Drei Viertel der Russen erwarten, dass ihr Land siegreich sein wird.
Viele Diplomaten und Analysten bezweifeln jedoch diese Zahlen.
Marwan Kabalan, ein Akademiker und Schriftsteller, erklärte gegenüber Al Jazeera, dass Putins Rede darauf abzielte, die Russen zu beschwichtigen, weil Moskau seine militärischen Ziele in der Ukraine nicht erreicht hat.
"Er unterschätzte die Macht des ukrainischen Militärs" und die Unterstützung des Westens sowie den "Willen der Europäer", sich von russischen Energielieferungen zu befreien, so Kabalan.

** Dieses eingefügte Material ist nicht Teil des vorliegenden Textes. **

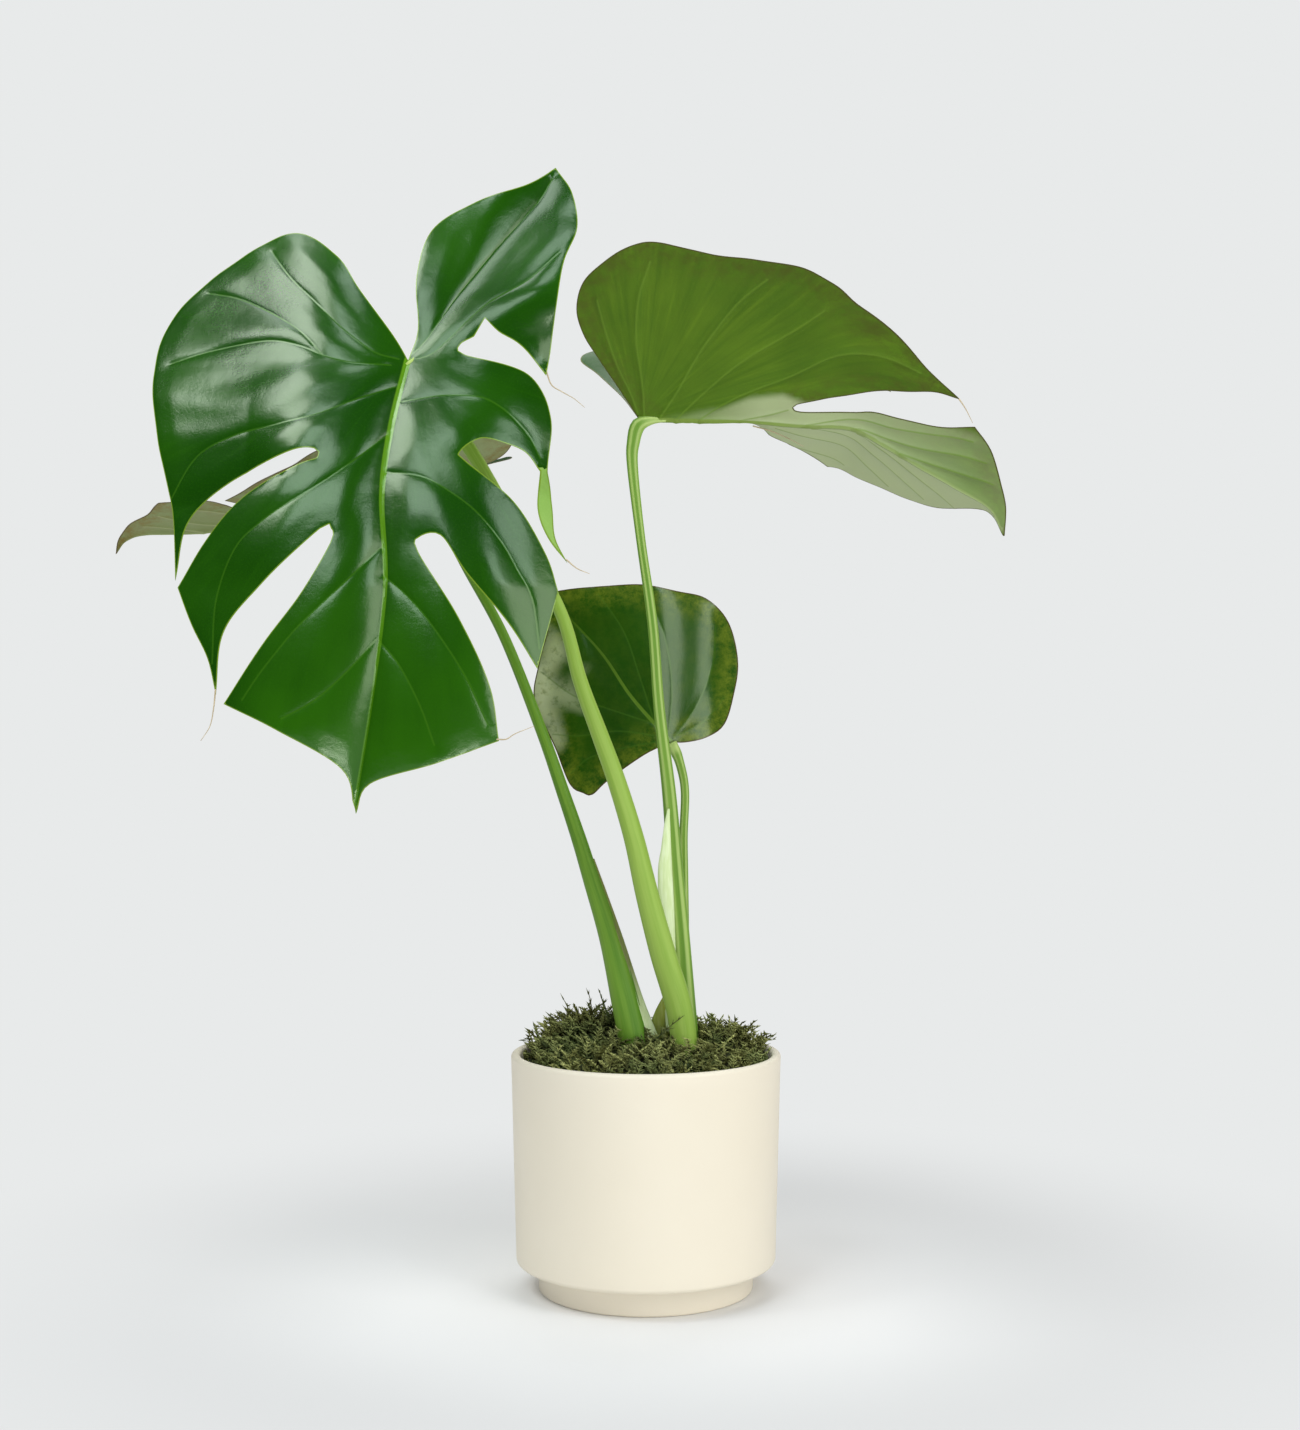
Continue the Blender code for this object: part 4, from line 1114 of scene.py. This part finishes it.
def add_leaves():
    margin = colour(108, 136, 36)
    front_upper = leaf_face("front_leaf_upper", colour(12, 58, 0), colour(38, 92, 2),
                            colour(60, 108, 18), colour(86, 136, 18), margin, 0.215, 0.2,
                            margin_mm=0.7, vein_amount=0.38)
    front_under = leaf_face("front_leaf_under", colour(120, 158, 70), colour(146, 180, 92),
                            colour(168, 190, 120), colour(176, 198, 120), margin, 0.5)
    add_leaf("front_leaf", FRONT_EDGE, FRONT_JOINT, FRONT_MIDRIB, FRONT_VEINS,
             place_front, front_upper, front_under, (0, -1, 0), extra=front_painted_light,
             turned_over=in_tongue)
    # The upper face's pale colour is a painted highlight near the left edge.
    small_upper = leaf_face("small_leaf_upper", colour(18, 56, 0), colour(36, 82, 2),
                            colour(62, 100, 24), colour(84, 116, 30), colour(72, 62, 24), 0.26, 0.2,
                            margin_mm=1.0, mottle=colour(100, 116, 26), pale=colour(200, 208, 166),
                            vein_amount=0.4, painted_light_min_share=0.45)
    small_under = leaf_face("small_leaf_under", colour(104, 130, 60), colour(128, 154, 80),
                            colour(150, 172, 100), colour(160, 182, 110), colour(80, 60, 30), 0.5)
    add_leaf("small_leaf", SMALL_EDGE, SMALL_JOINT, SMALL_MIDRIB, SMALL_VEINS,
             place_small, small_upper, small_under, (0, -1, 0), 0.6, (1.6, 0.6), small_painted_highlight)
    # The underside's pale colour is a painted reflection of light from the floor.
    right_under = leaf_face("right_leaf_under", colour(66, 104, 20), colour(112, 146, 34),
                            colour(112, 146, 46), colour(128, 152, 66), colour(84, 82, 36), 0.5,
                            vein_mm=0.8, vein_amount=0.5, mottle=colour(86, 98, 30),
                            pale=colour(204, 216, 168), glow=colour(140, 190, 20), streak=0.42)
    right_upper = leaf_face("right_leaf_upper", colour(20, 66, 4), colour(34, 86, 8),
                            colour(80, 126, 40), colour(104, 150, 34), colour(90, 96, 40), 0.44)
    right_place = tilted_blade(RIGHT_MIDRIB, RIGHT_NEAR_TILT, right_far_tilt, 5)
    add_leaf("right_leaf", RIGHT_EDGE, (0, 0),
             [(0, 0), (80, 0), (160, 0), (240, 0)], RIGHT_VEINS, right_place, right_upper,
             right_under, (0, 0, 1), 1.0, (2.2, 0.9), right_painted_reflection)
    left_under = leaf_face("left_leaf_under", colour(116, 130, 80), colour(146, 156, 108),
                           colour(160, 168, 120), colour(146, 160, 96), colour(90, 76, 40), 0.5,
                           mottle=colour(122, 104, 46), vein_mm=0.9)
    left_upper = leaf_face("left_leaf_upper", colour(20, 64, 5), colour(34, 84, 8),
                           colour(80, 126, 40), colour(104, 150, 34), colour(90, 80, 40), 0.28, 0.3)
    add_leaf("left_leaf", LEFT_EDGE, (0, 0),
             [(0, 0), (70, 0), (140, 0), (203, 0)],
             LEFT_VEINS, tilted_blade(LEFT_MIDRIB, LEFT_NEAR_TILT, left_far_tilt, 2),
             left_upper, left_under, (0, 0, 1), 0.8, (2.2, 0.8))
    add_threads(right_place)


def add_stalks():
    bright = stalk_material("stalk_bright_skin", colour(132, 166, 60), colour(150, 180, 80),
                            colour(178, 200, 112))
    dark = stalk_material("stalk_dark_skin", colour(82, 128, 28), colour(112, 152, 48),
                          colour(148, 176, 84))
    lined = stalk_material("stalk_lined_skin", colour(92, 134, 36), colour(132, 168, 66),
                           colour(186, 206, 126), 0.5)
    add_stalk("front_stalk", FRONT_STALK, bright, 0.03)
    add_stalk("left_stalk", LEFT_STALK, dark, 0.06)
    add_stalk("right_stalk", RIGHT_STALK, lined, 0.16)
    add_stalk("small_stalk", SMALL_STALK, lined, 0.08)
    skin = sheath_material("sheath_skin", colour(208, 226, 168), colour(222, 236, 192))
    stub_skin = sheath_material("stub_sheath_skin", colour(152, 166, 66), colour(176, 188, 96))
    add_sheath("right_sheath", RIGHT_SHEATH, skin, ([150, 282], [0.12, 0.0]))
    add_sheath("left_sheath", LEFT_SHEATH, skin, ([150, 172, 190, 252], [0.1, 0.3, 0.85, 1.0]))
    add_sheath("stub_sheath", STUB_SHEATH, stub_skin, ([140, 173], [0.5, 0.15]))


def dress_hidden_nodes():
    """The soil and the crown keep their shapes from the frame and get their own surfaces."""
    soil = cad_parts["potting_soil"]
    soil.data.materials.clear()
    soil.data.materials.append(soil_material())
    kit = Nodes("crown_bark", 0.7)
    place = kit.place()
    rings = kit.noise(place, 120.0, 4.0)
    body = kit.mix(kit.band(rings, 0.4, 0.6), colour(110, 100, 58), colour(90, 118, 50))
    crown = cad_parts["crown"]
    crown.data.materials.clear()
    crown.data.materials.append(kit.finish(body, kit.bump(rings, 0.6, 0.002)))


# ---------------------------------------------------------------- studio

BACKDROP = colour(232, 234, 234)
# Area lights: name, place, width, height, watts, tint. The three windows are placed where the front
# leaf's highlights reflect from.
LIGHTS = [
    ("key", (1.35, -1.15, 1.0), 1.0, 1.1, 15.2, (1.0, 0.985, 0.96)),
    ("left_softbox", (-0.98, -0.38, 1.54), 0.54, 0.52, 8.0, (0.97, 0.99, 1.0)),
    ("front_window", (-0.54, -0.87, 1.39), 0.54, 0.48, 5.2, (0.84, 0.93, 1.0)),
    ("right_window", (0.565, -0.867, 1.25), 0.34, 0.34, 2.0, (0.84, 0.93, 1.0)),
    ("top_window", (-0.2, -0.36, 1.75), 0.25, 0.25, 1.2, (0.84, 0.93, 1.0)),
    ("overhead", (-0.6, 0.15, 1.6), 0.5, 0.5, 3.0, (0.9, 0.96, 1.0)),
    ("low_fill", (0.25, -1.5, 0.06), 0.9, 0.1, 4.5, (1.0, 0.99, 0.97)),
    ("top_back", (0.1, 0.9, 1.7), 1.2, 0.8, 9, (1.0, 1.0, 1.0)),
]
CAMERA_PLACE = (0.0024, -1.2, 0.338)
CAMERA_LENS = 51.05
LIGHTS_AIM = (0, 0, 0.38)
# The floor is painted lighter near the pot: painted light that thins the pot's shadow.
FLOOR_PAINTED_LIGHT_NEAR = (0.79, 0.785, 0.78, 1)
FLOOR_FAR = (0.61, 0.605, 0.60, 1)
WORLD_LIGHT = 0.44
WORLD_IN_GLOSS = 0.02  # keeps the leaves' reflections dark


def add_studio():
    mesh = bpy.data.meshes.new("studio_floor")
    size = 12.0
    mesh.from_pydata([(-size, -size, 0), (size, -size, 0), (size, size, 0), (-size, size, 0)], [],
                     [(0, 1, 2, 3)])
    floor = bpy.data.objects.new("studio_floor", mesh)
    bpy.context.collection.objects.link(floor)
    kit = Nodes("studio_floor", 0.9, specular=0.0)
    place = kit.place()
    away = kit.add("ShaderNodeVectorMath", {"operation": "LENGTH"})
    kit.set(away.inputs[0], place)
    # Painted light: the floor's colour is lighter near the pot and plainer further out.
    kit.set(kit.shader.inputs["Base Color"],
            kit.mix(kit.band(away.outputs["Value"], 0.08, 0.3), FLOOR_PAINTED_LIGHT_NEAR, FLOOR_FAR))
    plain = kit.add("ShaderNodeEmission", None, Color=BACKDROP, Strength=1.0)
    blend = kit.add("ShaderNodeMixShader", None, Fac=kit.band(away.outputs["Value"], 0.09, 0.52))
    kit.tree.links.new(kit.shader.outputs[0], blend.inputs[1])
    kit.tree.links.new(plain.outputs[0], blend.inputs[2])
    kit.tree.links.new(blend.outputs[0], kit.tree.nodes["Material Output"].inputs["Surface"])
    mesh.materials.append(kit.material)

    world = bpy.data.worlds.new("studio")
    bpy.context.scene.world = world
    world.use_nodes = True
    tree = world.node_tree
    seen = tree.nodes["Background"]
    seen.inputs["Color"].default_value = BACKDROP
    dim = tree.nodes.new("ShaderNodeBackground")
    dim.inputs["Color"].default_value = (0.95, 0.98, 1.0, 1)
    path = tree.nodes.new("ShaderNodeLightPath")
    strength = tree.nodes.new("ShaderNodeMapRange")
    tree.links.new(path.outputs["Is Glossy Ray"], strength.inputs[0])
    strength.inputs[3].default_value = WORLD_LIGHT
    strength.inputs[4].default_value = WORLD_IN_GLOSS
    tree.links.new(strength.outputs[0], dim.inputs["Strength"])
    pick = tree.nodes.new("ShaderNodeMixShader")
    tree.links.new(path.outputs["Is Camera Ray"], pick.inputs[0])
    tree.links.new(dim.outputs[0], pick.inputs[1])
    tree.links.new(seen.outputs[0], pick.inputs[2])
    tree.links.new(pick.outputs[0], tree.nodes["World Output"].inputs["Surface"])

    for light in LIGHTS:
        add_light(*light)

    camera_data = bpy.data.cameras.new("camera")
    camera_data.lens = CAMERA_LENS
    camera = bpy.data.objects.new("camera", camera_data)
    camera.location = CAMERA_PLACE
    camera.rotation_euler = (math.pi / 2, 0, 0)
    bpy.context.collection.objects.link(camera)
    bpy.context.scene.camera = camera
    bpy.context.scene.view_settings.view_transform = "Standard"


def add_light(name, place, width, height, power, tint):
    data = bpy.data.lights.new(name, "AREA")
    data.shape = "RECTANGLE"
    data.size = width
    data.size_y = height
    data.energy = power
    data.color = tint
    light = bpy.data.objects.new(name, data)
    light.location = place
    aim = Vector(LIGHTS_AIM) - Vector(place)
    light.rotation_euler = aim.to_track_quat("-Z", "Y").to_euler()
    bpy.context.collection.objects.link(light)


add_studio()
add_pot()
add_moss()
add_stalks()
add_leaves()
dress_hidden_nodes()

"Er kann den Menschen in Russland keine guten Nachrichten übermitteln", sagte er. "Diese Sonderoperation, wie er sie nennt, läuft nun schon seit fast einem Jahr und die Ziele wurden nicht erreicht.
Die russischen Streitkräfte haben seit Beginn des Krieges drei große Rückschläge auf dem Schlachtfeld erlitten, kontrollieren aber immer noch etwa ein Fünftel der Ukraine.
Unterdessen scheint sich die Rivalität innerhalb von Teilen der russischen Militärelite zu verschärfen: Jewgeni Prigoschin, Chef der Wagner-Gruppe, einer privaten Militärtruppe, kritisierte russische Militärs dafür, dass sie seinen Kämpfern Munition vorenthalten.
Reaktionen auf Putins Rede
Ein führender amerikanischer Beamter verurteilte die Behauptungen in Putins Rede.
"Niemand greift Russland an", sagte der nationale Sicherheitsberater des Weißen Hauses, Jake Sullivan, vor Reportern. "Die Vorstellung, dass Russland in irgendeiner Form militärisch von der Ukraine oder anderen Ländern bedroht sei, ist absurd.
Mykhailo Podolyak, ein hochrangiger Berater des ukrainischen Präsidenten, sagte, Putins Rede zeige seine "Irrelevanz und Verwirrung".
"Er betonte, dass sich die RF [Russische Föderation] in einer 'Taiga-Sackgasse' befinde, keine erfolgversprechenden Lösungen habe und auch keine haben werde. Denn überall gibt es 'Nazis, Marsmenschen und Verschwörungstheorien'", twitterte Podoljak.
Die italienische Ministerpräsidentin Giorgia Meloni nannte die Rede "Propaganda" und sagte, sie habe auf etwas Konstruktiveres gehofft.
"Ein Teil meines Herzens hatte auf andere Worte gehofft, auf einen Schritt nach vorne. Es war Propaganda", sagte Meloni bei einem Besuch in der ukrainischen Stadt Irpin.